Retype, exactly as written, every line from the one containing "make_base()" down to the one containing "WELD = 2e-7", including both, and nothing else.

[Dataset items]

--- BEGIN ---

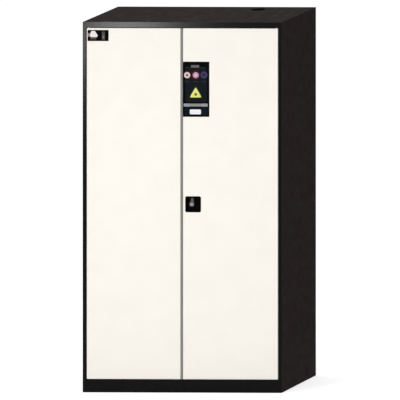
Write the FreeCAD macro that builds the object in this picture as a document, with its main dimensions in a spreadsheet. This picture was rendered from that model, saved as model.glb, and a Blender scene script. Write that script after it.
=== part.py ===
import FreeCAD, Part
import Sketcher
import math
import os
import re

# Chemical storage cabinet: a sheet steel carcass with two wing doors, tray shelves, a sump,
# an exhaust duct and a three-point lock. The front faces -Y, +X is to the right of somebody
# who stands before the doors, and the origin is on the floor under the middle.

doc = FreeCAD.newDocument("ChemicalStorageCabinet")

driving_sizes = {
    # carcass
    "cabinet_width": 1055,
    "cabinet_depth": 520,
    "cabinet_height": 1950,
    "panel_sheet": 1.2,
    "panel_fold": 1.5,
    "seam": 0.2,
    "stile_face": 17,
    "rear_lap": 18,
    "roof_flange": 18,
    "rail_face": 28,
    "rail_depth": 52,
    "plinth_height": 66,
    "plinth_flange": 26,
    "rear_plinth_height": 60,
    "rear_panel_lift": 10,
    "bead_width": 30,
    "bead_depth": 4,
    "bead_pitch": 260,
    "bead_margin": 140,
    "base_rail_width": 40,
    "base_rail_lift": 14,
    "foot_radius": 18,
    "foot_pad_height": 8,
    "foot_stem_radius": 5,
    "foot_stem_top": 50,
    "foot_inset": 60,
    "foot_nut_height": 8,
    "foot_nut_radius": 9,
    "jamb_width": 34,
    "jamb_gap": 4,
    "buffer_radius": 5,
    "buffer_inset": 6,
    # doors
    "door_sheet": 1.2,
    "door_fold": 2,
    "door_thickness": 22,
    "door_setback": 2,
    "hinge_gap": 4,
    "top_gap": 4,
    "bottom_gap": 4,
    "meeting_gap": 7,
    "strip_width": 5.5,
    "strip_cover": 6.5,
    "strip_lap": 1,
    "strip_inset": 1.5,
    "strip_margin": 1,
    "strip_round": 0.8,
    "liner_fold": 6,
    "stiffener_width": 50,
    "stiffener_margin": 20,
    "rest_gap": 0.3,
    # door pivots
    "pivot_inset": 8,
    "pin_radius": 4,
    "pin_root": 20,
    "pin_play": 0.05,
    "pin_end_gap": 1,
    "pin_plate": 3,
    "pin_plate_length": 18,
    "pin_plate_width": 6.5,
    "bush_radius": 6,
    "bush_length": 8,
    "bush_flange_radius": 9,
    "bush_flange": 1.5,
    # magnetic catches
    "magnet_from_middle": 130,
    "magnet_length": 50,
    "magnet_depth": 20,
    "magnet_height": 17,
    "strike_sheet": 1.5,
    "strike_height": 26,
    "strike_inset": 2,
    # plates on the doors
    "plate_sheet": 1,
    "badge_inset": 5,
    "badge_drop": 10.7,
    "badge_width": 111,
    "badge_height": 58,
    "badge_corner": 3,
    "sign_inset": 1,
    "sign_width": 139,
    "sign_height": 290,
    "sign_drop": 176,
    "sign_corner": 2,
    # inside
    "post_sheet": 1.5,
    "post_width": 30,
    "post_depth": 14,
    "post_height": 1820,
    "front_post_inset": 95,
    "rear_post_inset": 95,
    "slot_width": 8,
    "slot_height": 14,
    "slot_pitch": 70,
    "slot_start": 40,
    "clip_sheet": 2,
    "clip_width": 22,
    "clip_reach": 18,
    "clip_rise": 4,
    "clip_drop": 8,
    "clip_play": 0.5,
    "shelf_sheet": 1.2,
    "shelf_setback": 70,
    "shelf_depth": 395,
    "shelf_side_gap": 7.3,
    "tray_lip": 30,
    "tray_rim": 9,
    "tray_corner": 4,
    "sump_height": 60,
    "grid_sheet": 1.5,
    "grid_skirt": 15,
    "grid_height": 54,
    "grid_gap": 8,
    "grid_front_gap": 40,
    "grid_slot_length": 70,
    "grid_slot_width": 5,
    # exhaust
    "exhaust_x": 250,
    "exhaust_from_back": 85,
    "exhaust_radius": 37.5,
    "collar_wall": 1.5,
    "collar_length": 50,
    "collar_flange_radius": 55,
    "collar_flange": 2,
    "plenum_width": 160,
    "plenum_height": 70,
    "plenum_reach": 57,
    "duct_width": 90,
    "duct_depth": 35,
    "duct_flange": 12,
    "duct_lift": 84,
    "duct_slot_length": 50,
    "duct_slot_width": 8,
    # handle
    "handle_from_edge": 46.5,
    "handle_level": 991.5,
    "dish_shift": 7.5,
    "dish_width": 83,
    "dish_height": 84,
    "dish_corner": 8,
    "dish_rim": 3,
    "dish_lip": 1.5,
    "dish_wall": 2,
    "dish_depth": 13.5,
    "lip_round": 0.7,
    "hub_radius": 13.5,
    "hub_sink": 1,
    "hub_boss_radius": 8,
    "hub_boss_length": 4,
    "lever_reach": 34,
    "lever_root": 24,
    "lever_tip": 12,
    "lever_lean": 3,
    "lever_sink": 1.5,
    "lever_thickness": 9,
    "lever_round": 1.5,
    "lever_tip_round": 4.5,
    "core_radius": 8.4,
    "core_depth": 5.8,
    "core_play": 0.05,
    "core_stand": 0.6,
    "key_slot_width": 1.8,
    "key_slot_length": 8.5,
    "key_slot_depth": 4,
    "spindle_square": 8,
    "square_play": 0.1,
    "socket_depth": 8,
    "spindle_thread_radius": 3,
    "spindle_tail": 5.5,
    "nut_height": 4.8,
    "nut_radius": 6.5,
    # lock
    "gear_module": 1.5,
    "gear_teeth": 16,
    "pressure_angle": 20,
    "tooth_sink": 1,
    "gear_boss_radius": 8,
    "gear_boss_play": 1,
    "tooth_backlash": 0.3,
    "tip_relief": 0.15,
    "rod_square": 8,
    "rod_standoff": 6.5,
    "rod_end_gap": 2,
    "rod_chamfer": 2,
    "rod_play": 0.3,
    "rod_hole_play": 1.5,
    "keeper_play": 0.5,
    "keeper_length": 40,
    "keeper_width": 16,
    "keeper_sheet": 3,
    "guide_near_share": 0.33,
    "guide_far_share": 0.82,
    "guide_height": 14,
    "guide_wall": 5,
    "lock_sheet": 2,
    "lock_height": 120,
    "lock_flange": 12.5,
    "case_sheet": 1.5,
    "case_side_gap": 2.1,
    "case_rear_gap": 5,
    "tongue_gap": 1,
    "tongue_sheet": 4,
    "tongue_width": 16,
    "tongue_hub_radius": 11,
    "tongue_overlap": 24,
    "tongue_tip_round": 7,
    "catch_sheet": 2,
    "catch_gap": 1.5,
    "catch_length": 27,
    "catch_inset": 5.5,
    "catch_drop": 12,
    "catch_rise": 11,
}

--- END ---
--- BEGIN ---

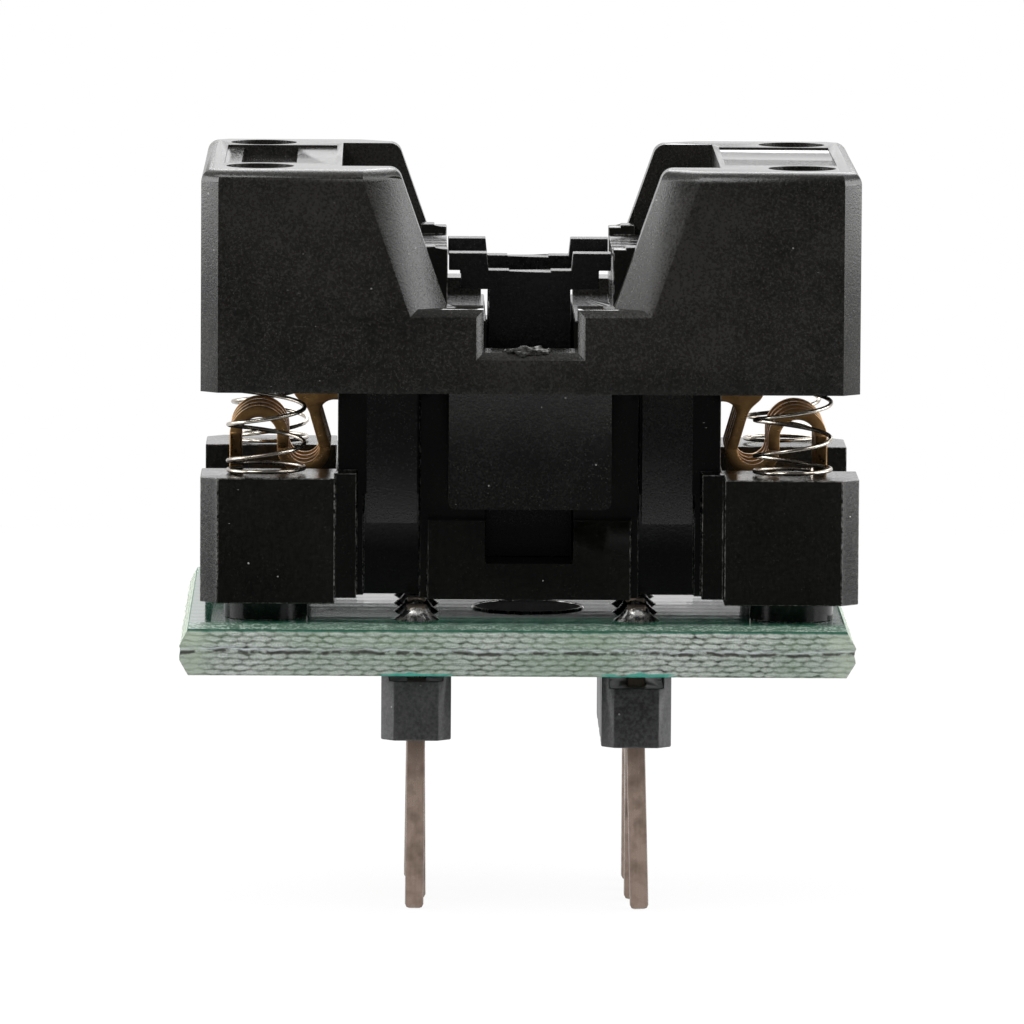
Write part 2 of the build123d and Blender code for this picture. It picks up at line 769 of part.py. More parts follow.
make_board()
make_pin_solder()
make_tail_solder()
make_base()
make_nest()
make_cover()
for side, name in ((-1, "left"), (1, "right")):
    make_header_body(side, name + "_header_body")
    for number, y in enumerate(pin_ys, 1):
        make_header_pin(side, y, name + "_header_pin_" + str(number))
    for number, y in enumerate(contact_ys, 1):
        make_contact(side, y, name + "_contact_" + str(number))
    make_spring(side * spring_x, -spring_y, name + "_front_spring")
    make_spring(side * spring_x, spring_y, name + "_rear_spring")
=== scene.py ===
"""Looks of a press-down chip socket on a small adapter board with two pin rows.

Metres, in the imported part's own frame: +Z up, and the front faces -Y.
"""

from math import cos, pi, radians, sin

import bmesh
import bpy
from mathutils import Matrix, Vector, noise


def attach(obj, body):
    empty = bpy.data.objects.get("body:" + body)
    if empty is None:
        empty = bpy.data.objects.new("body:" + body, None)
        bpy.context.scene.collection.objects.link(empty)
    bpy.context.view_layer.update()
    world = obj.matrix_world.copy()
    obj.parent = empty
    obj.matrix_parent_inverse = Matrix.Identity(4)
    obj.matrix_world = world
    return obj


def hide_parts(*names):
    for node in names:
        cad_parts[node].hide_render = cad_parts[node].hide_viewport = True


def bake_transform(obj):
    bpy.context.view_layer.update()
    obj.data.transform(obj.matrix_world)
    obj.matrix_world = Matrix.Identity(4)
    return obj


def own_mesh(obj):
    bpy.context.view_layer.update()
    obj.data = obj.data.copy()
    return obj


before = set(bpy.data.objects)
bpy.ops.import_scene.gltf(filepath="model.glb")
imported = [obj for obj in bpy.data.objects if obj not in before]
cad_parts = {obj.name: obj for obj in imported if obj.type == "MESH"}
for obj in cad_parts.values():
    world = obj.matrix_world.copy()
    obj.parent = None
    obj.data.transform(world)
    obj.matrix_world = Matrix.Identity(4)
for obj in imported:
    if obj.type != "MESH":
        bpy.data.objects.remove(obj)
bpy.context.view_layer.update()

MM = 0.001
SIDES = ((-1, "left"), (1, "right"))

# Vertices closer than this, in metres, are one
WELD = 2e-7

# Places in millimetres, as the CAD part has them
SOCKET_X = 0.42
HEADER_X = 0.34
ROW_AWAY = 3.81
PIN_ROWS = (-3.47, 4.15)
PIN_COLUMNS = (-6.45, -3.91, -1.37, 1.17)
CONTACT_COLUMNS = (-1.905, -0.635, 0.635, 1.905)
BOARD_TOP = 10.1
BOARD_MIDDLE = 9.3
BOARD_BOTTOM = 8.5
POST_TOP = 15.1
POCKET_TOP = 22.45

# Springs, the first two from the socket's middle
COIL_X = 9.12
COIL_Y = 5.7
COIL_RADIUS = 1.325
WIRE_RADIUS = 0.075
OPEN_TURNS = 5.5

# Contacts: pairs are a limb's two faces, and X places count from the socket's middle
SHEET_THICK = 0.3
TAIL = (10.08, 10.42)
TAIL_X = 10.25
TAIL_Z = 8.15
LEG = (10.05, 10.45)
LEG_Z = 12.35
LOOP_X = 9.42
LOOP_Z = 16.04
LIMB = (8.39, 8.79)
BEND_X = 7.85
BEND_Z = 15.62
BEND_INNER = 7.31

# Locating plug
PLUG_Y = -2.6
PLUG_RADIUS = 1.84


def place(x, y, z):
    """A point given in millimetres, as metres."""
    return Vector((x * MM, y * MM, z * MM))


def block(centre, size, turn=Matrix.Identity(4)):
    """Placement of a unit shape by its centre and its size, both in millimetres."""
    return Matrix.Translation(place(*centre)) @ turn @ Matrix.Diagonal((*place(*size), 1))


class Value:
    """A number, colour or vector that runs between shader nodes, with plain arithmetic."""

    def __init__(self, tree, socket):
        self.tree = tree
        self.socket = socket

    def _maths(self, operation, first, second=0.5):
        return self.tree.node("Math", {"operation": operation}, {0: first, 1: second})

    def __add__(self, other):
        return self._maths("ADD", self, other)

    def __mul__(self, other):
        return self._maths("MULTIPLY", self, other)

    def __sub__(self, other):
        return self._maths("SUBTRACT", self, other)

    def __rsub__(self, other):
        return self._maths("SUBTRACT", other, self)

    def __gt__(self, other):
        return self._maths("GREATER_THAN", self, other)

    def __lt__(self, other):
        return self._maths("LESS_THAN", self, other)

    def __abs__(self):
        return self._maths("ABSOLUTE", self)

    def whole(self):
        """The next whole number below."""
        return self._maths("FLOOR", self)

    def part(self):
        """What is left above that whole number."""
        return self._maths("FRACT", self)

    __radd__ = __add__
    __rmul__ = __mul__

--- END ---
--- BEGIN ---

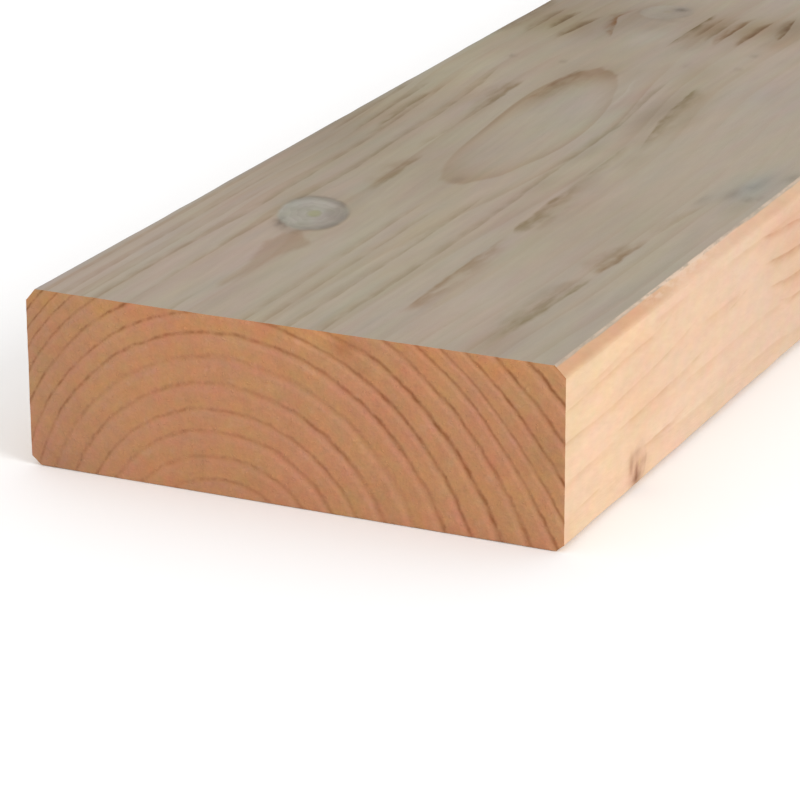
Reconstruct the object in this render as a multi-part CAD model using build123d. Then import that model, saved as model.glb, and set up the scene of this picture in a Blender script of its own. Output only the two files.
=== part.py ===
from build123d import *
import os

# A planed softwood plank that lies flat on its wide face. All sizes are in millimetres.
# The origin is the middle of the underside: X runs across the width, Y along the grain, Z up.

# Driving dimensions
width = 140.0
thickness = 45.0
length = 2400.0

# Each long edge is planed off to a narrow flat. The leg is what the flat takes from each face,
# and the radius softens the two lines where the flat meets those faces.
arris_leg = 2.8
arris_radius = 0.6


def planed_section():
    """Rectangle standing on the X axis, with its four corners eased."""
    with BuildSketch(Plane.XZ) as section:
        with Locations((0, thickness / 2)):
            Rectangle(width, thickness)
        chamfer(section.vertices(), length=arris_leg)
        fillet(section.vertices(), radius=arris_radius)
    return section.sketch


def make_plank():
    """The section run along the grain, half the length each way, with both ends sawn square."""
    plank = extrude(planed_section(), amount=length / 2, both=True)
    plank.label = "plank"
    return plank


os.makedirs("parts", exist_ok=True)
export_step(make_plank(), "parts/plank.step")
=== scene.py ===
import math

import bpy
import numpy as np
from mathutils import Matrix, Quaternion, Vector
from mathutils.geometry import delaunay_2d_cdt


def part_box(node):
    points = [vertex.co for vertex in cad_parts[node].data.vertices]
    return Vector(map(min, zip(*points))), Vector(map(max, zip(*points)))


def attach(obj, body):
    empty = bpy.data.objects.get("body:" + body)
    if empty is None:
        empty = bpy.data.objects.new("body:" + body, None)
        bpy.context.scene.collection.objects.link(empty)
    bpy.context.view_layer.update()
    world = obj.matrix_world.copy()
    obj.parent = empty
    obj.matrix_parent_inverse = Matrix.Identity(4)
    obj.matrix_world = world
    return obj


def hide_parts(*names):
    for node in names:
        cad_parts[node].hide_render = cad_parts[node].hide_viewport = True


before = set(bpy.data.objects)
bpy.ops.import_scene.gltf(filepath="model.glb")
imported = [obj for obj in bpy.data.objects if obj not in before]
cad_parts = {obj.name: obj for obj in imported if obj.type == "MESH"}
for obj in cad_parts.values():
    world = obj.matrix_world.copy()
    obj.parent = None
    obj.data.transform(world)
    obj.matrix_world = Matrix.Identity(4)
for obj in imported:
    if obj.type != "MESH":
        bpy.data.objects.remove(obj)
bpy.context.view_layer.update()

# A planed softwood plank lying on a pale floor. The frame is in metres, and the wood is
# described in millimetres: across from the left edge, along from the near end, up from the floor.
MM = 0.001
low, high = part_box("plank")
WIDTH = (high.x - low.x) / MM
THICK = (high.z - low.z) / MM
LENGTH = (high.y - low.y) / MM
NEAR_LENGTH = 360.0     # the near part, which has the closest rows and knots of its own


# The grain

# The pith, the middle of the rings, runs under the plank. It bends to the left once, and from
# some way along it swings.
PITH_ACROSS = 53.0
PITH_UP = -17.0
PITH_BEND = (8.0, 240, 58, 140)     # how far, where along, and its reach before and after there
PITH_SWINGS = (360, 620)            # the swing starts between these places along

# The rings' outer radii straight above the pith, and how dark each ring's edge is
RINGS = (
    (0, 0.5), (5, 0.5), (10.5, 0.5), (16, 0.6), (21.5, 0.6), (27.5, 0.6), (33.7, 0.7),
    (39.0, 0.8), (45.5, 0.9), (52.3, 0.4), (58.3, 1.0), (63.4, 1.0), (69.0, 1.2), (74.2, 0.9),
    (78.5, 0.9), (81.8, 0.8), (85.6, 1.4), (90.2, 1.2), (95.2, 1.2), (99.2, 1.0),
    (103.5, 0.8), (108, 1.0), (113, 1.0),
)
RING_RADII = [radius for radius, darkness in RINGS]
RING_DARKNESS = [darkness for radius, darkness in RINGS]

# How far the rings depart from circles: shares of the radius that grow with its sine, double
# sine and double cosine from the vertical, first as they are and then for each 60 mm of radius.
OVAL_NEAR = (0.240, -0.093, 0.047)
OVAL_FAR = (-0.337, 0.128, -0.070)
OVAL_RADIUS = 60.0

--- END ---

Written response:
make_base()
make_nest()
make_cover()
for side, name in ((-1, "left"), (1, "right")):
    make_header_body(side, name + "_header_body")
    for number, y in enumerate(pin_ys, 1):
        make_header_pin(side, y, name + "_header_pin_" + str(number))
    for number, y in enumerate(contact_ys, 1):
        make_contact(side, y, name + "_contact_" + str(number))
    make_spring(side * spring_x, -spring_y, name + "_front_spring")
    make_spring(side * spring_x, spring_y, name + "_rear_spring")
=== scene.py ===
"""Looks of a press-down chip socket on a small adapter board with two pin rows.

Metres, in the imported part's own frame: +Z up, and the front faces -Y.
"""

from math import cos, pi, radians, sin

import bmesh
import bpy
from mathutils import Matrix, Vector, noise


def attach(obj, body):
    empty = bpy.data.objects.get("body:" + body)
    if empty is None:
        empty = bpy.data.objects.new("body:" + body, None)
        bpy.context.scene.collection.objects.link(empty)
    bpy.context.view_layer.update()
    world = obj.matrix_world.copy()
    obj.parent = empty
    obj.matrix_parent_inverse = Matrix.Identity(4)
    obj.matrix_world = world
    return obj


def hide_parts(*names):
    for node in names:
        cad_parts[node].hide_render = cad_parts[node].hide_viewport = True


def bake_transform(obj):
    bpy.context.view_layer.update()
    obj.data.transform(obj.matrix_world)
    obj.matrix_world = Matrix.Identity(4)
    return obj


def own_mesh(obj):
    bpy.context.view_layer.update()
    obj.data = obj.data.copy()
    return obj


before = set(bpy.data.objects)
bpy.ops.import_scene.gltf(filepath="model.glb")
imported = [obj for obj in bpy.data.objects if obj not in before]
cad_parts = {obj.name: obj for obj in imported if obj.type == "MESH"}
for obj in cad_parts.values():
    world = obj.matrix_world.copy()
    obj.parent = None
    obj.data.transform(world)
    obj.matrix_world = Matrix.Identity(4)
for obj in imported:
    if obj.type != "MESH":
        bpy.data.objects.remove(obj)
bpy.context.view_layer.update()

MM = 0.001
SIDES = ((-1, "left"), (1, "right"))

# Vertices closer than this, in metres, are one
WELD = 2e-7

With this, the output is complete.